With all this talk about the cloud, virtualization and other changes to enterprise infrastructure, it's easy to forget that the point to all this is to build better enterprise architectures.

Architecture is one of those difficult-to-define concepts that everyone agrees all data centers should have, although there is little concurrence as to how it should be done. A properly designed architecture will effectively implement business strategies into actionable processes, streamlining operations, lowering costs and boosting productivity. Unfortunately, many organizations suffer from too many disparate architectures or a poorly defined overarching system that fails to accommodate critical organizational needs.

To be sure, there is a plethora of vendor-specific architectures designed to offer a quick and easy integrated environment. With its Virtual Network Architecture, Dell is the latest to join Cisco, HP and others with a platform aimed at broad automation and orchestration of virtual applications across the data center. The system utilizes the Z9000 switch and other technologies from Force10 Networks to enable virtual machines to carry their own virtual LAN connectivity wherever they go, providing a high degree of portability across enterprise resources.

However, the jury is still out when it comes to single-vendor platforms. Most enterprises are loathe to place all their digital eggs in a single vendor basket and would rather rely on the mix-and-match approach that served them so well in the bricks-and-mortar past.

Still, some are questioning whether enterprises can effectively manage the transition to virtual and cloud operations without a cohesive architecture. According to IBM's Len Fehskens, change will come no matter what architecture(s) are in place, just as it always has, but a solid foundation is undoubtedly helpful in times of great uncertainty. Still, without broader agreement as to exactly what enterprise architecture is, it will be hard to prevent architectural concepts and transformation processes from overlapping.

The goal for most enterprises, then, should be to unify the many disparate architectures that have arisen over the years into a more cohesive whole. This will be just as difficult as it sounds, given that many business units employ the systems and processes that work best for them, not necessarily the rest of the team. There is also the fact that today's architectures must be able to adapt to expanding universe of distributed infrastructure, mobile data platforms and disparate application environments.

For those who have taken steps in the direction of architectural unity, one of the chief benefits is the greater control it affords over the often rogue operations that have a habit of becoming quasi IT environments in their own right, according to CIO.com's Rajan Chandras. While these environments can sometimes be beneficial to the organization, more often they interfere with procurement and vendor relationships, compliance, support and data and platform optimization.
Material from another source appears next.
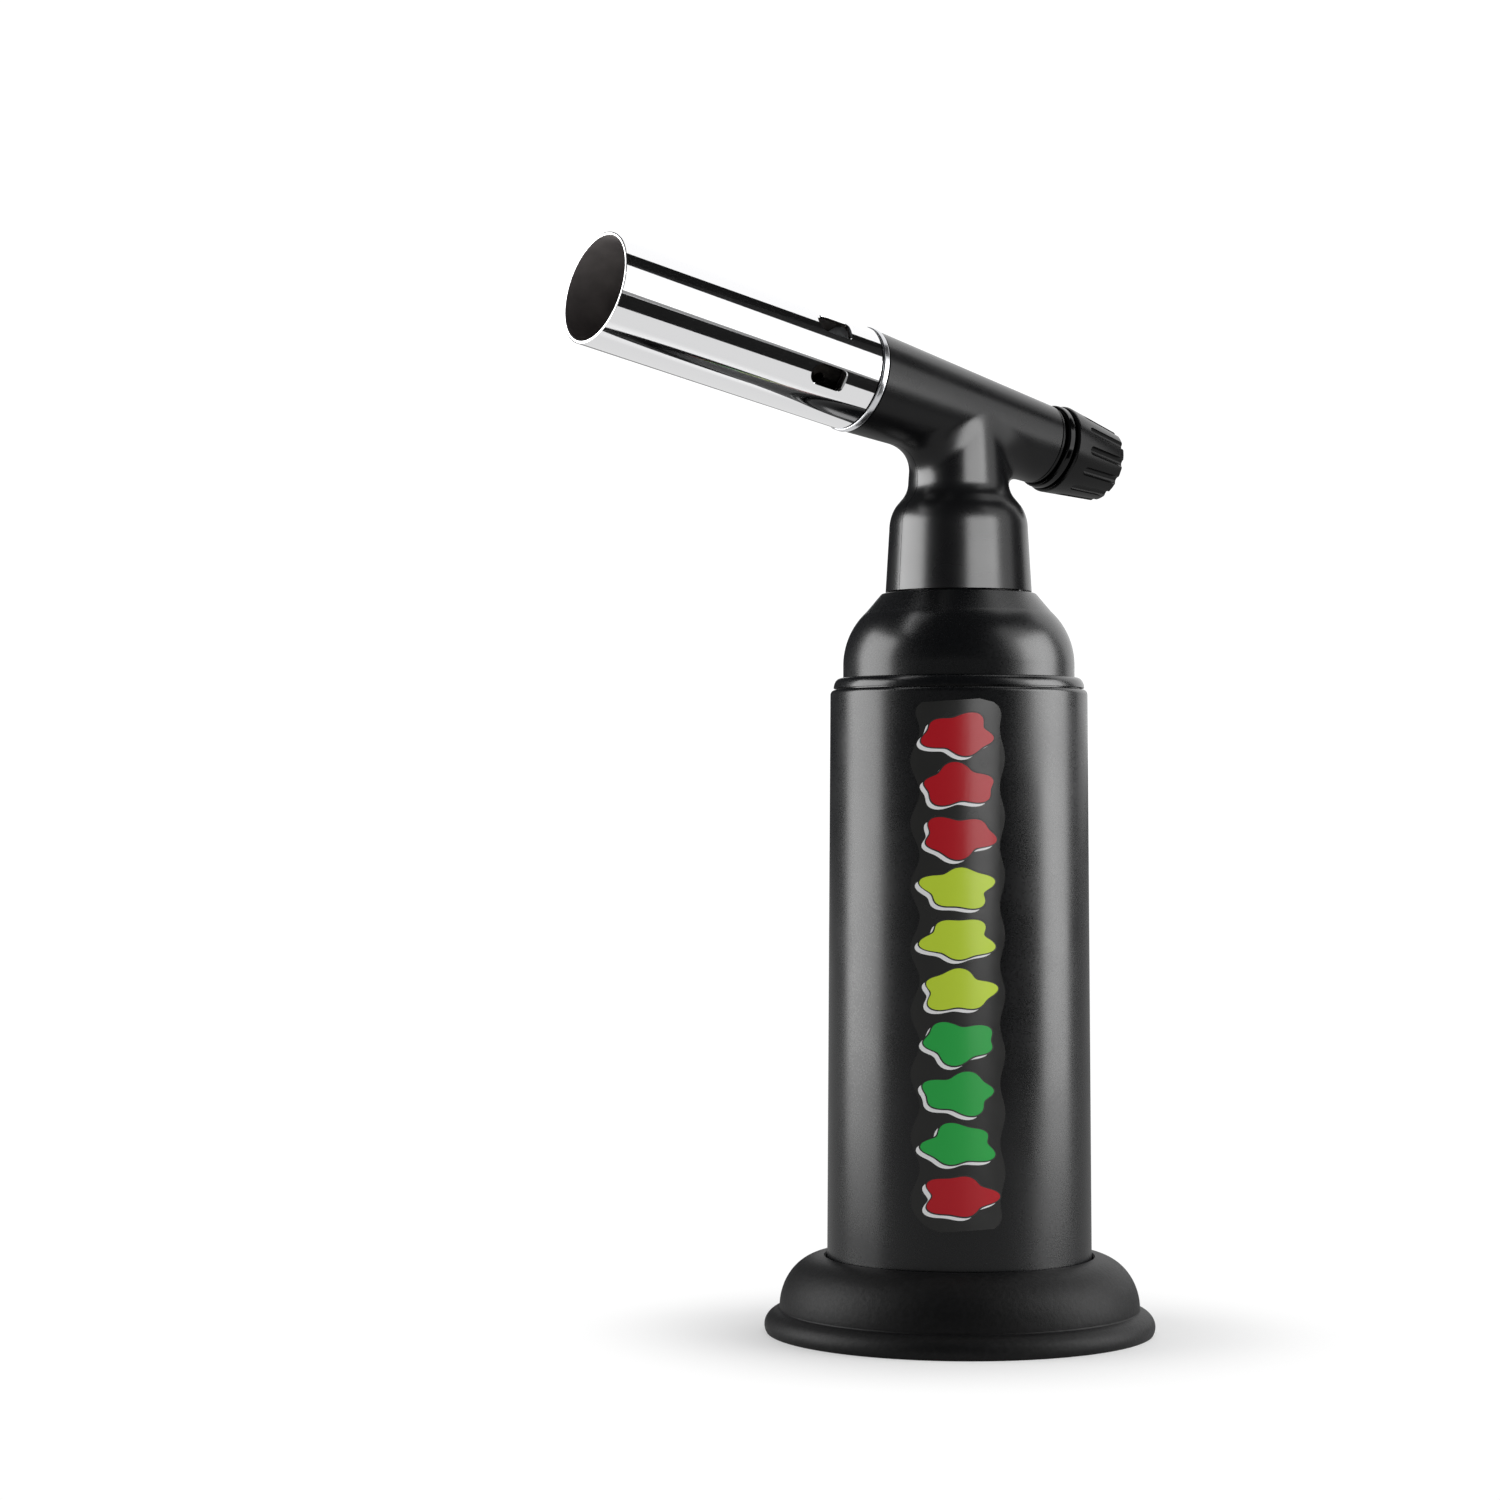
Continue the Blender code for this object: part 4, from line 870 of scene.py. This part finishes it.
def surface_direction(points, shape):
    """The outward direction of the head's blended surface, for points in metres."""
    slope = field_slope(points / MM - np.array(TANK.translation) / MM, *shape, step=0.25)
    return slope / np.linalg.norm(slope, axis=1, keepdims=True)


def shell_holes():
    """Cutters for the screw seats and the button's hole in the right half."""
    parts = []
    seats = [(f"shell_screw_{number}", 2.0, 48) for number in (1, 2, 3)] + [("igniter_button", 12.0, 64)]
    for node, outer_end, sides in seats:
        place = TANK.inverted() @ sideways(node)
        radius = span(node, sideways(node), low=outer_end)[2] + FIT
        hole = spun([(0.0, 2.0), (radius, 2.0), (radius, 30.0), (0.0, 30.0)], sides)
        parts.append(moved(hole, Matrix.Translation(place.translation / MM) @ place.to_3x3().to_4x4()))
    return joined(parts)


class TorchScrews(bpy.types.Operator):
    """Models the cross-head screws of the shell and the slotted screw in the knob"""

    bl_idname = "torch.screws"
    bl_label = "Screws"

    def execute(self, context):
        plated = turned_metal("zinc_plated_steel", linear("#b9bbbe"), 0.3)
        for number in (1, 2, 3):
            node = f"shell_screw_{number}"
            place = sideways(node)
            low, top, radius = span(node, place)
            shank = span(node, place, high=0.0)[2]
            outline = rounded([
                (0.0, top, 0.0), (radius, top - 0.1, 0.45), (radius, top - 1.3, 0.0), (shank, top - 1.3, 0.0),
                (shank, low + 0.6, 0.0), (0.0, low, 0.0),
            ])
            screw = carved(spun(outline, MEDIUM), cross_recess(top, 1.0, 0.34, 0.8))
            finish_piece(screw, f"{node}_finished", place, plated, "torch", [node])
        low, high, radius = span("knob_screw", HEAD)
        shank = span("knob_screw", HEAD, low=high - 1.0)[2]
        outline = rounded([
            (0.0, low, 0.0), (radius, low + 0.05, 0.35), (radius, low + 1.3, 0.0), (shank, low + 1.3, 0.0),
            (shank, high, 0.0), (0.0, high, 0.0),
        ])
        slot = [(-3.0, -0.25), (3.0, -0.25), (3.0, 0.25), (-3.0, 0.25)]
        screw = carved(spun(outline, MEDIUM), prism(slot, low - 1.0, low + 0.6))
        finish_piece(screw, "knob_screw_finished", HEAD, plated, "knob", ["knob_screw"])
        return {"FINISHED"}


def cross_recess(top, reach, half, depth):
    """The cutter of a cross recess in a screw's head."""
    outline = []
    for quarter in range(4):
        turn = Matrix.Rotation(math.pi / 2 * quarter, 2)
        for point in ((half, half), (half, reach), (-half, reach)):
            turned = turn @ Vector(point)
            outline.append((turned.x, turned.y))
    return prism(outline[::-1], top - depth, top + 1.0)


# ---------------------------------------------------------------- burner


def window_cutters(sizes, back_s, radius):
    """Cutters of the air windows, round in front and square behind, that leave a fine chamfer."""
    half = sizes.window_width / MM / 2
    start = back_s + sizes.window_setback / MM
    corner = 0.8
    outline = arc((0.0, start + sizes.window_length / MM - half), (half, half), 0, 180, 20)
    outline += arc((corner - half, start + corner), (corner, corner), 180, 270, 6)
    outline += arc((half - corner, start + corner), (corner, corner), 270, 360, 6)
    flare = Matrix.Diagonal((1.0, (half + 0.6) / half, 1.0 + 1.2 / (sizes.window_length / MM), 1.0))
    centre = Vector((0.0, 0.0, start + sizes.window_length / MM / 2))
    parts = []
    for turn in (sizes.window_high, sizes.window_low, -sizes.window_high, -sizes.window_low):
        bm = bmesh.new()
        face = bm.faces.new([bm.verts.new((radius - 4.0, side, along)) for side, along in outline])
        for rise in (3.78, 0.6):
            below = face
            grown = bmesh.ops.extrude_face_region(bm, geom=[face])
            verts = [item for item in grown["geom"] if isinstance(item, bmesh.types.BMVert)]
            face = next(item for item in grown["geom"] if isinstance(item, bmesh.types.BMFace))
            bmesh.ops.translate(bm, verts=verts, vec=(rise, 0.0, 0.0))
        bm.faces.remove(below)
        bmesh.ops.translate(bm, verts=verts, vec=-centre)
        bmesh.ops.transform(bm, matrix=flare, verts=verts)
        bmesh.ops.translate(bm, verts=verts, vec=centre)
        bmesh.ops.recalc_face_normals(bm, faces=bm.faces)
        parts.append(moved(bm, Matrix.Rotation(-turn, 4, "Z")))
    return joined(parts)


class TorchSleeve(bpy.types.Operator):
    """Models the chromed burner sleeve with its air windows, and the bright ring behind it"""

    bl_idname = "torch.sleeve"
    bl_label = "Burner sleeve"

    def execute(self, context):
        sizes = context.scene.torch_head
        back_s, front_s, front_r = span("nozzle_sleeve", HEAD)
        back_r = span("nozzle_sleeve", HEAD, high=back_s + 0.5)[2]
        wall = 0.8
        outline = rounded([
            (back_r - wall, back_s, 0.1), (back_r, back_s, 0.2), (front_r, front_s, 0.3),
            (front_r - wall, front_s, 0.3),
        ])
        sleeve = carved(spun(outline), window_cutters(sizes, back_s, back_r))
        chrome = chrome_plate("chrome_plate_bright", sizes.chrome)
        piece = finish_piece(
            sleeve, "burner_sleeve", HEAD, chrome, "torch", ["nozzle_sleeve"]
        )
        directions = away_from_axis(HEAD)
        true_normals(piece, directions)
        piece.data.materials.append(sooted_steel("sleeve_bore_sooted", linear("#8b8684"), linear("#6b6666")))
        for face in piece.data.polygons:
            outward = directions(np.array([face.center]))[0]
            if Vector(outward).dot(face.normal) < -0.5:
                face.material_index = 1

        low, high, radius = span("nozzle_ring", HEAD)
        inner = span("nozzle_socket", HEAD, high=low)[2] + 0.1
        outline = rounded([(inner, low, 0.0), (radius, low, 0.3), (radius, high, 0.3), (inner, high, 0.0)])
        bright = turned_metal("turned_aluminium_bright", linear("#dcdde0"), 0.2, HEAD)
        finish_piece(spun(outline), "sleeve_ring", HEAD, bright, "torch", ["nozzle_ring"])
        return {"FINISHED"}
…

Like pornography, then, enterprise architecture is difficult to define, but we know it when we see it. As organizations increase their reliance on cloud computing and dynamic data infrastructure, the potential is there for enterprises to deploy additional architectures suited to the new paradigm. The main question for CIOs, then, is whether they can live with such diversity, or should they take steps to unify their operations before cloud computing begins in earnest.